J’en ai parlé par la suite dans d’autres poèmes publiés dans mes deux autres recueils de poésie, Si je n’avais que des regrets et surtout I Want to Dance, dédié spécialement «To the generations of our «foreign » children, born wherever we  have planted «temporary» roots while waiting to go back home. So our past doen’t become their future --- (Aux générations des nos enfants «étrangers» nés partout où nous avons planté des racines «temporaires» en attendant de retourner chez nous. . . Pour que notre passé ne devienne pas leur futur) selon les paroles d’Elie Wiesel, parce que je voulais justement qu’ils sachent un peu de ce qui s’était passé.

Aujourd’hui, moi qui jadis avais eu si peur du danger mortel que parler pouvait représenter pour moi ou pour les autres, je suis encore toute ébahie de cette merveilleuse Liberté d’Expression dont tout le monde jouit maintenant. Comment faire comprendre aux jeunes pourquoi on avait si peur, comment ceux qui s’étaient montré braves avaient perdu la vie et, surtout, comment leur faire comprendre la valeur de ce don dont, pendant vingt-trois ans au moins, notre génération avait été privée?

Les activités et les messes de commémoration prévues à travers la Diaspora autour du thème «Devoir de mémoire» et ses variations s’en chargeront.

En ce mois d’Avril, Mois de la Poésie, et en ce 26 avril 2013, en particulier,  après avoir épousseté ce vieux poème d’un temps si sombre, c’est avec Foi et Espoir que je leur répète ce que j’avais écrit en 1986 l’année que l’on croyait celle de tous les beaux recommencements aux générations qui les ont précédés,

N’oublions pas ceux qui sont morts
N’oublions pas ceux qui sont morts

Victimes de notre règne de Terreur, assassinés, exécutés ou disparus sans laisser de traces, n’oublions pas ceux qui sont morts. 

Ossements anonymes jetés ici et la sans autre sépulture que le cœur de leurs parents ou de leurs amis, n’oublions pas que Justice leur est due!

N’oublions pas nos héros et martyrs, connus et inconnus, tombés au cours de trois sanglantes décennies!

Nous, leurs survivants, les rescapés, n’oublions pas de rendre hommage à leur mémoire.

Qu’un monument leur soit érigé, que leurs noms y soient gravés!  Que ce mémorial soit notre mur de Vietnam, un acte de réparation, un témoignage et un rappel pour les générations futures que jamais plus pareille horreur ne doit se reproduire!

N’oublions pas nos frères et sœurs éliminés.

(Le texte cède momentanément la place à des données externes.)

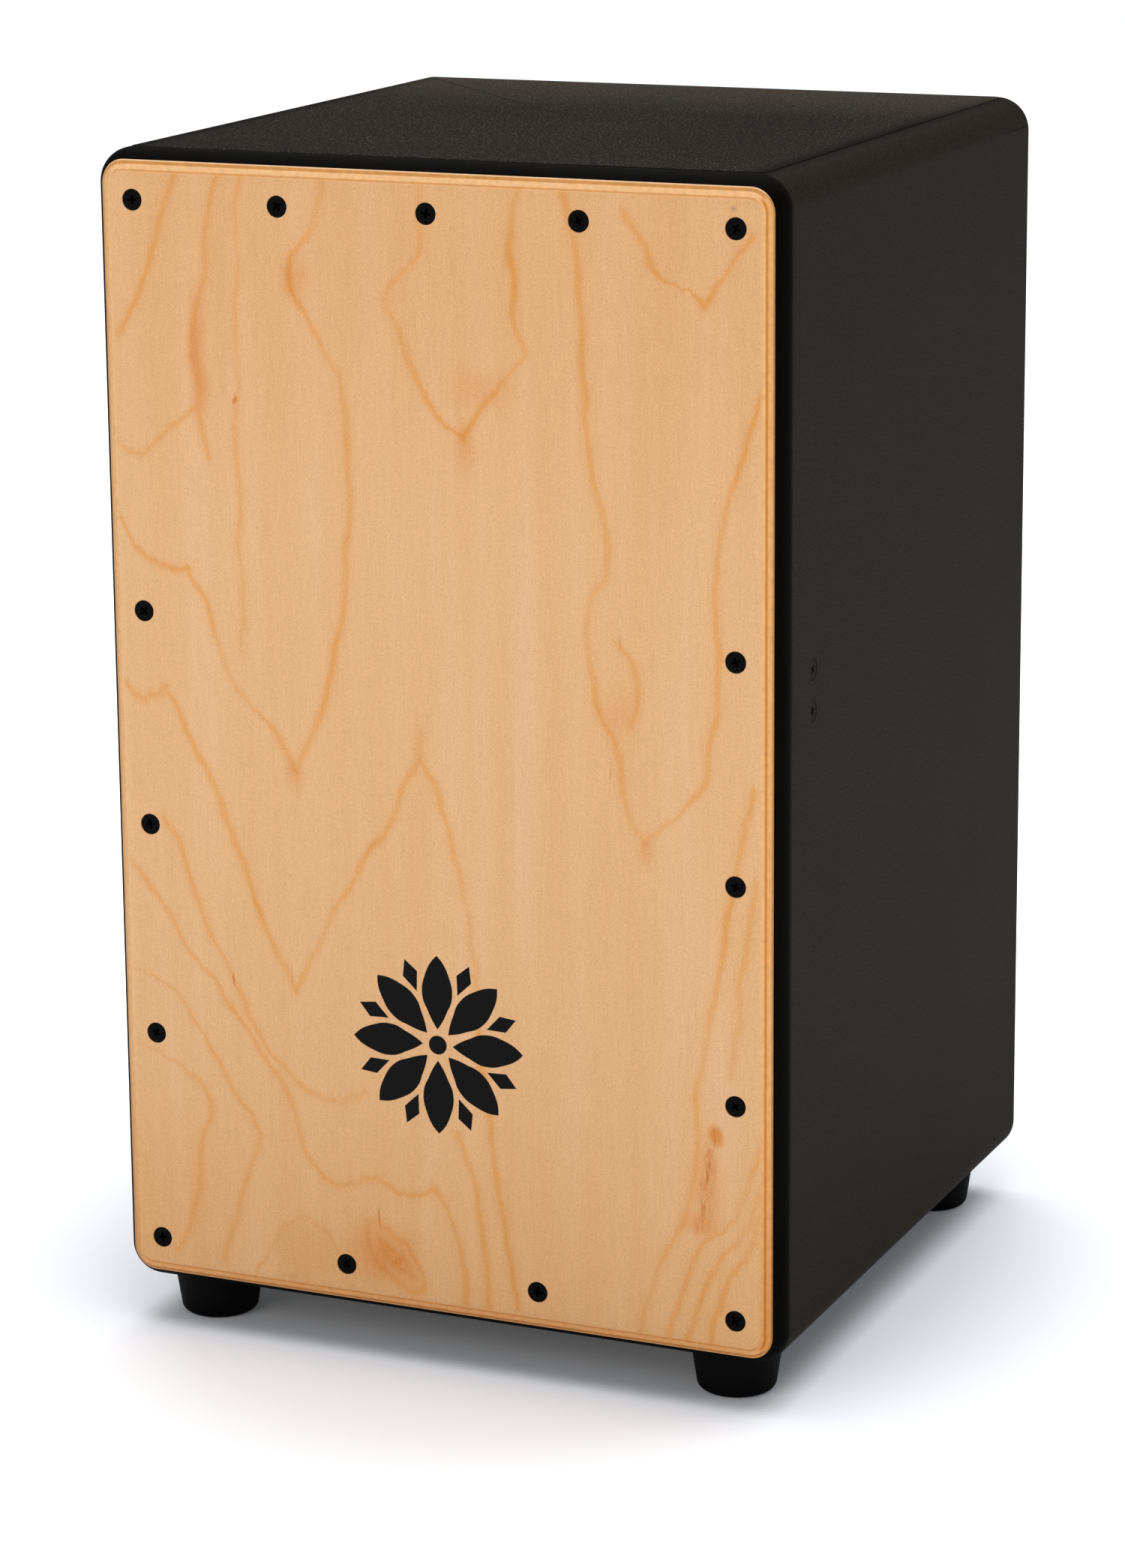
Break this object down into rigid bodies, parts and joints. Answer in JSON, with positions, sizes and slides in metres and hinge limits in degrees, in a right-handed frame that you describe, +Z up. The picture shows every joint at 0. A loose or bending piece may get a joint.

Que leur mort ne soit pas en vain. Alors seulement nous pourrons dire: «Qu’ils reposent en paix!»  (Mars 1986)

 Ils comprendront et ils feront mieux.

(Aux générations des nos enfants "étrangers" nés partout où nous avons planté des racines « temporaires » en attendant de retourner chez nous. . . Pour que notre passé ne devienne pas leur futur) selon les paroles d’Elie Wiesel, parce que je voulais justement qu’ils sachent un peu ce qui s’était passé et que le souvenir de ces horreurs survive – mais aussi «Aux braves personnes qui ont risqué leur vie pour cacher des amis en danger – une bravoure dont ma famille a bénéficié, dont je me souviens encore avec frisson et pour laquelle je leur suis à jamais reconnaissante – et A ceux de partout qui se sont sacrifiés pour que d’autres aient Paix, Liberté et Espoir».